In Flex Builder's defense, although Flex is gaining acceptance and maturing, best practices and design methodology are things that developers are still exploring IMO. This is quickly changing, but also due to the fact that Flex is relatively new, you have to consider that the developers using it will of course be less experienced.

If you give a highly experienced non-apex developer a project, and a brand new Apex developer the same, you may have a very different result.

This sounds like a "fun" competition but due to this, and the short time scale (which definitely gave Apex the advantage), I would not consider this a scientific measure of the "best" solution by any means.

Also, it's not factoring in the fact that the final product of a Flex project will be superior to any web-based solution that requires server round-trips constantly--degrading users' experience and perception of quality significantly. And if you did this experiment with a more realistic project time table, so that Apex loses it's "quick start" advantage, or you start to add more complex business logic and/or graphical elements, you'd see different results.

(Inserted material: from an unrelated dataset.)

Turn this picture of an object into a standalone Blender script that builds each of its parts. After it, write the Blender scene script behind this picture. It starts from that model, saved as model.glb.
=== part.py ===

I'm not saying Apex is an "inferior" solution by any means - it has it's place. But you'll be hard-pressed to find any one-size-fits-all IT solution nowadays, and writing off technologies (especially newer ones such as Flex) would be a mistake.

Morce said...

Hi Dimitri,

I've been using APEx with quite satisfaction for a couple of years. I don't share your enthusiasm because applications don't come out (to me) as easily as I expect, in the end I get beautiful applications but the developing effort is quit heavy.

The new IT chief seems to want "anything" but APEX or Forms, he's proposing a tool by ebdsoft (http://www.ebdsoft.com/) that aparently seems to be a "better" APEX.

Do you know of more tools like APEX? I have not found any comparison of simple developing tools to interact with Oracle databases and It's hard for me to believe there are not more.